*** Given data
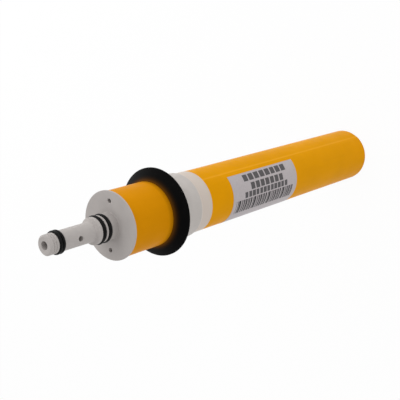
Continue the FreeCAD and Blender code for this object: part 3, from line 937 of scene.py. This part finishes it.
class MEMBRANE_OT_label(bpy.types.Operator):
    """Cut the label flat, print its plain bars and rows, and wrap it on the film"""

    bl_idname = "membrane.label"
    bl_label = "Label"

    # Size of one cell of the flat sheet, along the element and around it.
    cell_along = 0.5 * MM
    cell_around = 1.0 * MM

    # Rows of plain blocks: distance from the upper edge, height, first block, block, gap, count.
    rows = (
        (1.8, 6.0, 15.0, 6.4, 1.5, 8),
        (9.5, 6.0, 21.5, 5.6, 1.4, 7),
        (17.2, 4.5, 15.5, 4.2, 1.15, 12),
    )
    # Plain bars: distance from the upper edge, height, first bar, and end of the last one.
    bars = (23.2, 11.6, 6.5, 90.0)
    # Widths of a bar and of the gap after it, in cells, used in turn.
    bar_rhythm = ((3, 1), (2, 2), (4, 1), (1, 1), (3, 2), (2, 1), (1, 2), (5, 1), (2, 3), (4, 2))

    def execute(self, context):
        scene = context.scene
        sizes, tints = scene.membrane_label, scene.membrane_finishes
        piece = self.flat_sheet(sizes)
        piece.data.materials.append(label_stock("label_stock", tints.paper))
        piece.data.materials.append(print_ink("bar_print", tints.ink, tints.paper))
        piece.data.materials.append(print_ink("row_print", tints.tone, tints.paper))
        self.print_on(piece, sizes)
        self.wrap(piece, sizes, reach_of("far_wrap"))
        finish_piece(piece, "label_paper", [], "label")
        return {"FINISHED"}

    def flat_sheet(self, sizes):
        """A divided sheet standing in the XZ plane, its upper edge towards +X."""
        clear_selection()
        columns = round(sizes.label_length / self.cell_along)
        rows = round(sizes.label_width / self.cell_around)
        bpy.ops.mesh.primitive_grid_add(
            x_subdivisions=rows, y_subdivisions=columns, size=1, rotation=(math.pi / 2, 0, 0))
        piece = bpy.context.object
        piece.name = "label_sheet"
        bpy.ops.object.transform_apply(location=True, rotation=True, scale=True)
        bpy.ops.object.mode_set(mode="EDIT")
        bpy.ops.mesh.select_all(action="SELECT")
        bpy.ops.transform.resize(
            value=(sizes.label_width, 1, sizes.label_length), center_override=(0, 0, 0))
        bpy.ops.object.mode_set(mode="OBJECT")
        return piece

    def print_on(self, piece, sizes):
        """Give each cell the print that lies on it."""
        dark = set()
        position = self.bars[2] * MM
        turn = 0
        while position < self.bars[3] * MM:
            bar, gap = self.bar_rhythm[turn % len(self.bar_rhythm)]
            first = round(position / self.cell_along)
            dark.update(range(first, first + bar))
            position += (bar + gap) * self.cell_along
            turn += 1
        for face in piece.data.polygons:
            down = (sizes.label_width / 2 - face.center.x) / MM
            along = (face.center.z + sizes.label_length / 2) / MM
            if self.bars[0] < down < self.bars[0] + self.bars[1]:
                if int(along * MM / self.cell_along) in dark and along < self.bars[3]:
                    face.material_index = 1
            for start, height, first, block, gap, count in self.rows:
                run = along - first
                if start < down < start + height and 0 < run < count * (block + gap):
                    if run % (block + gap) < block:
                        face.material_index = 2

    def wrap(self, piece, sizes, radius):
        """Bend the sheet round the film, set it in its place and thicken it."""
        apply_modifier(piece, "SIMPLE_DEFORM", deform_method="BEND", deform_axis="Z",
                       angle=sizes.label_width / radius)
        piece.data.transform(
            Matrix.Rotation(sizes.label_bearing - math.radians(270), 4, "Z")
            @ Matrix.Translation((0, -radius, 0)))
        piece.data.transform(Matrix.Translation((0, 0, sizes.height)))
        bpy.ops.object.mode_set(mode="EDIT")
        bpy.ops.mesh.select_all(action="SELECT")
        bpy.ops.mesh.normals_make_consistent(inside=False)
        bpy.ops.object.mode_set(mode="OBJECT")
        outwards = sum(face.normal.xy.dot(face.center.xy) for face in piece.data.polygons)
        if outwards < 0:
            piece.data.flip_normals()
        apply_modifier(piece, "SOLIDIFY", thickness=sizes.thickness, offset=1.0)


class MEMBRANE_OT_inner_parts(bpy.types.Operator):
    """Give the roll, the product tube and its plug their finishes"""

    bl_idname = "membrane.inner_parts"
    bl_label = "Inner Parts"

    def execute(self, context):
        tints = context.scene.membrane_finishes
        nodes = frame["nodes"]
        finishes = {
            "membrane_roll": leaf_edges("leaf_edges", tints.leaf),
            "permeate_tube": drawn_tube("drawn_tube", tints.tube),
            "tube_plug": moulded_plastic("plug_moulding", tints.tube),
        }
        for name, material in finishes.items():
            for slot in nodes[name].material_slots:
                slot.material = material
        return {"FINISHED"}


class MEMBRANE_OT_stage(bpy.types.Operator):
    """Set the pale floor, the soft light and the camera"""

    bl_idname = "membrane.stage"
    bl_label = "Stage"

    # Strength of the even sky, and the share of plain white in the floor that the camera sees.
    sky = 0.687
    floor_glow = 0.95
    # Each soft lamp: name, place, width and power. All are turned to one point.
    lamp_target = (0, 0, 0.22)
    lamps = (
        ("low_left_lamp", (0.6, -0.5, 0.10), 0.4, 0.95),
        ("back_lamp", (-0.8, -0.3, 0.15), 0.5, 0.77),
        ("side_lamp", (0.2, 0.9, 0.5), 0.6, 2.28),
        ("high_lamp", (0.9, 0.2, 1.2), 0.8, 3.61),
        ("feed_end_lamp", (0.45, 0.35, 0.06), 0.25, 0.47),
    )

    def execute(self, context):
        self.add_floor()
        self.light_world(context.scene)
        self.add_lamps()
        self.add_camera(context.scene)
        context.scene.view_settings.view_transform = "Standard"
        return {"FINISHED"}

    def backdrop_rays(self, tree):
        """1 for the rays that show the backdrop: from the camera, in gloss, or through glass."""
        path = tree.nodes.new("ShaderNodeLightPath")
        total = path.outputs["Is Camera Ray"]
        for kind in ("Is Glossy Ray", "Is Transmission Ray"):
            either = tree.nodes.new("ShaderNodeMath")
            either.operation = "MAXIMUM"
            tree.links.new(total, either.inputs[0])
            tree.links.new(path.outputs[kind], either.inputs[1])
            total = either.outputs[0]
        return total

    def split_rays(self, tree, lit, shown, output, share):
        """Show one shader to the rays that see the backdrop, and light the object by the other."""
        factor = tree.nodes.new("ShaderNodeMath")
        factor.operation = "MULTIPLY"
        factor.inputs[1].default_value = share
        mix = tree.nodes.new("ShaderNodeMixShader")
        tree.links.new(self.backdrop_rays(tree), factor.inputs[0])
        for index, source in enumerate((factor, lit, shown)):
            tree.links.new(source.outputs[0], mix.inputs[index])
        tree.links.new(mix.outputs[0], tree.nodes.new(output).inputs["Surface"])

    def add_floor(self):
        """A white floor that keeps a little of the object's shadow."""
        clear_selection()
        bpy.ops.mesh.primitive_plane_add(size=14, location=(0, 0, -0.1 * MM))
        floor = bpy.context.object
        floor.name = "floor"
        material = bpy.data.materials.new("floor_paper")
        material.use_nodes = True
        tree = material.node_tree
        tree.nodes.clear()
        paper = tree.nodes.new("ShaderNodeBsdfDiffuse")
        paper.inputs["Color"].default_value = (0.88, 0.88, 0.88, 1)
        glow = tree.nodes.new("ShaderNodeEmission")
        glow.inputs["Strength"].default_value = 1.0
        self.split_rays(tree, paper, glow, "ShaderNodeOutputMaterial", self.floor_glow)
        floor.data.materials.append(material)

    def light_world(self, scene):
        """An even sky for the object, and plain white where the backdrop shows."""
        world = bpy.data.worlds.new("studio")
        world.use_nodes = True
        tree = world.node_tree
        tree.nodes.clear()
        backgrounds = []
        for strength in (self.sky, 1.0):
            background = tree.nodes.new("ShaderNodeBackground")
            background.inputs["Color"].default_value = (1, 1, 1, 1)
            background.inputs["Strength"].default_value = strength
            backgrounds.append(background)
        self.split_rays(tree, *backgrounds, "ShaderNodeOutputWorld", 1.0)
        scene.world = world

    def add_lamps(self):
        """Soft lamps round the object, which the camera doesn't see."""
        target = Vector(self.lamp_target)
        for name, place, size, energy in self.lamps:
            clear_selection()
            place = Vector(place)
            bpy.ops.object.light_add(type="AREA", location=place)
            lamp = bpy.context.object
            lamp.name = name
            lamp.data.shape = "SQUARE"
            lamp.data.size = size
            lamp.data.energy = energy
            lamp.visible_camera = False
            lamp.rotation_euler = (place - target).to_track_quat("Z", "Y").to_euler()

    def add_camera(self, scene):
        clear_selection()
        bpy.ops.object.camera_add(location=(0.1786734, -0.4268794, 0.7486725))
        camera = bpy.context.object
        camera.name = "camera"
        camera.rotation_euler = [math.radians(turn) for turn in (-14.9602, 39.9595, -89.6994)]
        camera.data.lens = 73.71
        camera.data.sensor_width = 36
        camera.data.clip_start = 0.01
        camera.data.clip_end = 50
        scene.camera = camera


# The operators, in the order in which they run.
PIECES = (
    MEMBRANE_OT_head_cap,
    MEMBRANE_OT_o_rings,
    MEMBRANE_OT_near_wrap,
    MEMBRANE_OT_brine_seal,
    MEMBRANE_OT_seal_carrier,
    MEMBRANE_OT_far_wrap,
    MEMBRANE_OT_label,
    MEMBRANE_OT_inner_parts,
    MEMBRANE_OT_stage,
)

GROUPS = (
    ("membrane_cap", CapSizes),
    ("membrane_stem", StemSizes),
    ("membrane_rings", RingSizes),
    ("membrane_seal", SealSizes),
    ("membrane_carrier", CarrierSizes),
    ("membrane_film", FilmSizes),
    ("membrane_label", LabelSizes),
    ("membrane_finishes", Finishes),
)


class MEMBRANE_PT_panel(bpy.types.Panel):
    """Lists the pieces, and the sizes and colours that they are made from"""

    bl_label = "Membrane Element"
    bl_idname = "MEMBRANE_PT_panel"
    bl_space_type = "VIEW_3D"
    bl_region_type = "UI"
    bl_category = "Membrane"

    def draw(self, context):
        column = self.layout.column(align=True)
        for piece in PIECES:
            column.operator(piece.bl_idname)
        for name, group in GROUPS:
            box = self.layout.box()
            box.label(text=group.__name__)
            for size in group.__annotations__:
                box.prop(getattr(context.scene, name), size)


def register():
    for name, group in GROUPS:
        bpy.utils.register_class(group)
        setattr(bpy.types.Scene, name, bpy.props.PointerProperty(type=group))
    for operator in PIECES:
        bpy.utils.register_class(operator)
    bpy.utils.register_class(MEMBRANE_PT_panel)


def unregister():
    bpy.utils.unregister_class(MEMBRANE_PT_panel)
    for operator in reversed(PIECES):
        bpy.utils.unregister_class(operator)
    for name, group in reversed(GROUPS):
        delattr(bpy.types.Scene, name)
        bpy.utils.unregister_class(group)


def main():
    register()
    for piece in PIECES:
        getattr(bpy.ops.membrane, piece.bl_idname.split(".")[1])()


if __name__ == "__main__":
    main()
******
Your output must be the lines of the material above, from the first through the line that contains "cell_around = 1.0 * MM", copied exactly. Include both endpoints and nothing else.

§ Answer to the exercise:
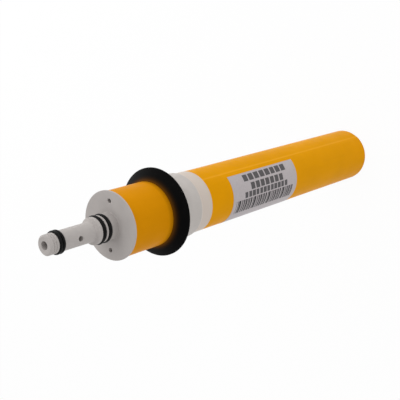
Continue the FreeCAD and Blender code for this object: part 3, from line 937 of scene.py. This part finishes it.
class MEMBRANE_OT_label(bpy.types.Operator):
    """Cut the label flat, print its plain bars and rows, and wrap it on the film"""

    bl_idname = "membrane.label"
    bl_label = "Label"

    # Size of one cell of the flat sheet, along the element and around it.
    cell_along = 0.5 * MM
    cell_around = 1.0 * MM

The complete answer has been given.